Die Grundsätze der Rechtsstaatlichkeit und der Gewaltenteilung werden systematisch missachtet, was eine Rechenschaftspflicht verunmöglicht. «Der Justiz mangelt es an Unabhängigkeit, die Unabhängigkeit von Anwält*innen wird untergraben, und den Gefangenen wird der Zugang zu einem Rechtsbeistand verweigert, bis ein Urteil gefällt wurde», sagt Nassim Papayianni. «Gerichte lassen routinemässig Geständnisse, die durch Folter erzwungen wurden, als Beweismittel zu.»

Die iranischen Behörden gehen oft gewaltsam gegen Menschen vor, die gegen Missstände protestieren.
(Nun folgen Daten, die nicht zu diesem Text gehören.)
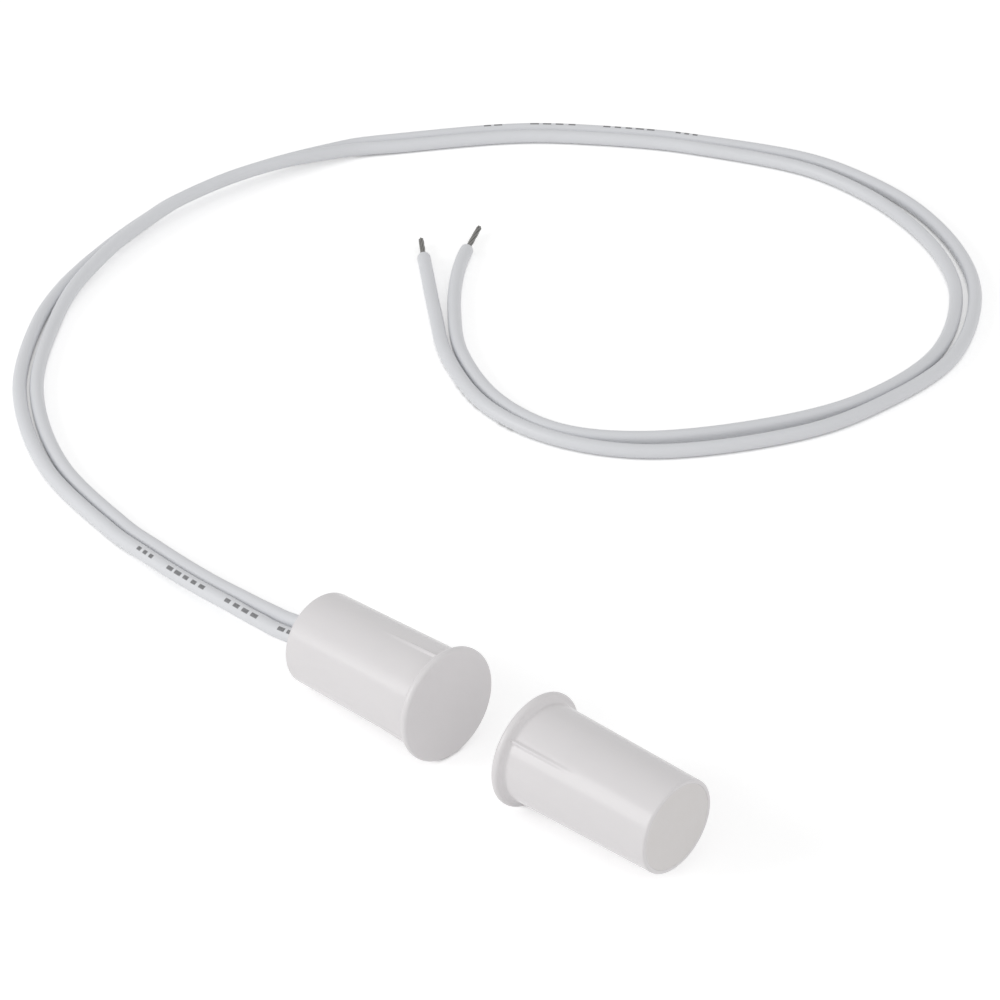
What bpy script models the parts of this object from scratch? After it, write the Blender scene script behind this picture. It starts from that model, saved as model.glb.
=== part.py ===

Die iranischen Behörden gehen oft gewaltsam gegen Menschen vor, die gegen Missstände protestieren. Ende September 2022 wurde ein Dokument geleakt, aus dem hervorgeht, dass die Streitkräfte von hochrangigen Staatsbeamten angewiesen worden waren, ohne Nachsicht gegen Demonstrant* innen vorzugehen, auch wenn dies Menschenleben koste. Zwischen September 2022 und Februar 2023 wurden laut Menschenrechtsorganisationen 527 Demonstrant* innen getötet und mehr als 19 600 verhaftet.

Die Verantwortlichen wurden bisher nicht zur Rechenschaft gezogen. Die Regierung weist die Erkenntnisse von Uno-Expert*innen und Menschenrechtsorganisationen vehement zurück. Doch die internationale Gemeinschaft konnte nicht länger zusehen. Am 24. November hat der Uno-Menschenrechtsrat eine Resolution zur Einrichtung einer Untersuchungskommission verabschiedet – ein historischer Beschluss, der auch auf Druck von Amnesty zustande kam. Diese Kommission hat den Auftrag, die Menschenrechtsverletzungen im Iran im Zusammenhang mit den im September 2022 ausgebrochenen Protesten zu dokumentieren und Beweise für künftige Gerichtsverfahren zu sammeln und zu sichern.

Amnesty International forderte bereits 2018 einen unabhängigen, unparteiischen und effektiven internationalen Mechanismus, um gegen die Straflosigkeit vorzugehen. «Wir hoffen, dass die Einrichtung der Untersuchungskommission einen grundlegenden Wandel in der Herangehensweise der internationalen Gemeinschaft darstellt, um die Krise der systematischen Straflosigkeit im Iran zu bekämpfen», sagt Nassim Papyianni. Sie hofft, dass die Untersuchungskommission unverzüglich eingesetzt wird. «Wir dürfen die iranische Bevölkerung nicht länger allein lassen. Die Straflosigkeit muss jetzt ein Ende haben.»